SUPPLIED MATERIAL ->
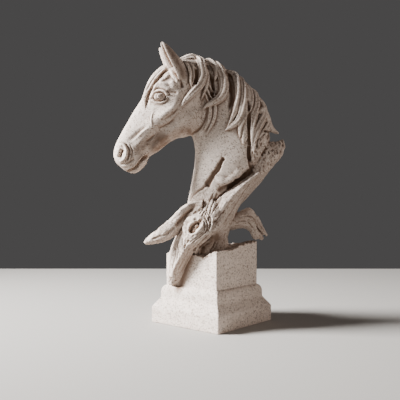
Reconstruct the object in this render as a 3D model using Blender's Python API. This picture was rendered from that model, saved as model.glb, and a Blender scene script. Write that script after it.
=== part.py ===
"""Horse head ornament cast in one piece of sandstone resin.

A large horse head and neck grows out of weathered driftwood.  A smaller head, also of
driftwood, hangs over one face of the square plinth, and a broken branch arches over to the
opposite corner.  Figure, driftwood and plinth are one casting, so the part is one solid.

The casting stands in its own upright frame: +Z up, origin at the centre of the plinth's
underside, X and Y square to the plinth.  The figure is laid out in a profile frame (x to the
right, z up, the horse looking towards -x, "side" towards the viewer) in figure units, and is
then turned on the plinth.
"""

from math import cos, pi, radians, sin, tau

import bmesh
import bpy
from mathutils import Matrix, Vector, noise
from mathutils.bvhtree import BVHTree

# Driving dimensions, in metres.
PLINTH_HEIGHT = 0.0800       # table to the mean of the broken top
BLOCK_WIDTH = 0.0696         # upright block of the plinth, square
FOOT_HEIGHT = 0.0169         # upright band at the foot
SLOPE_HEIGHT = 0.0098        # sloping band above the foot
SLOPE_REACH = 0.00695        # how far the slope steps in on each side
NECKING_HEIGHT = 0.0049      # narrow upright band between the slope and the quarter-round
OVOLO_HEIGHT = 0.0082        # quarter-round that runs into the block
OVOLO_REACH = 0.00425        # how far the quarter-round steps in on each side
EDGE_ROUND = 0.0012          # softened vertical edges of the cast
FOOT_CHAMFER = 0.0008        # worn lower edge of the foot
BREAK_FALL = 0.0130          # broken top, from its highest corner to its lowest
NOTCH_DEPTH = 0.0052         # bite out of the front edge beside the small head
NOTCH_WIDTH = 0.0306
FIGURE_HEIGHT = 0.2160       # plinth top to the tip of the ear
FIGURE_TURN = radians(40.6)  # profile plane of the horse, measured from the plinth's front
HEAD_TURN = radians(9.0)     # how far the head looks out of that plane
CLAY_GRAIN = 0.0015          # grid that melts the forms into one body
FACETS = 8300                # triangles left on the figure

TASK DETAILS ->
From the first line above through the line that contains "of sandstone resin.", quote each line exactly. Output nothing more.

SOLUTION ->
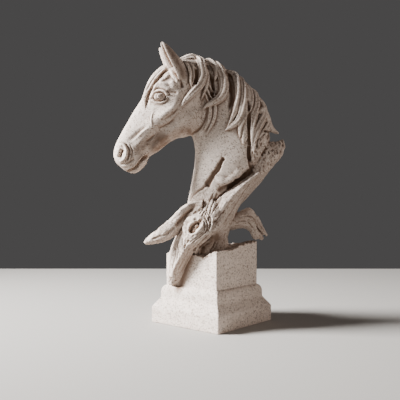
Reconstruct the object in this render as a 3D model using Blender's Python API. This picture was rendered from that model, saved as model.glb, and a Blender scene script. Write that script after it.
=== part.py ===
"""Horse head ornament cast in one piece of sandstone resin.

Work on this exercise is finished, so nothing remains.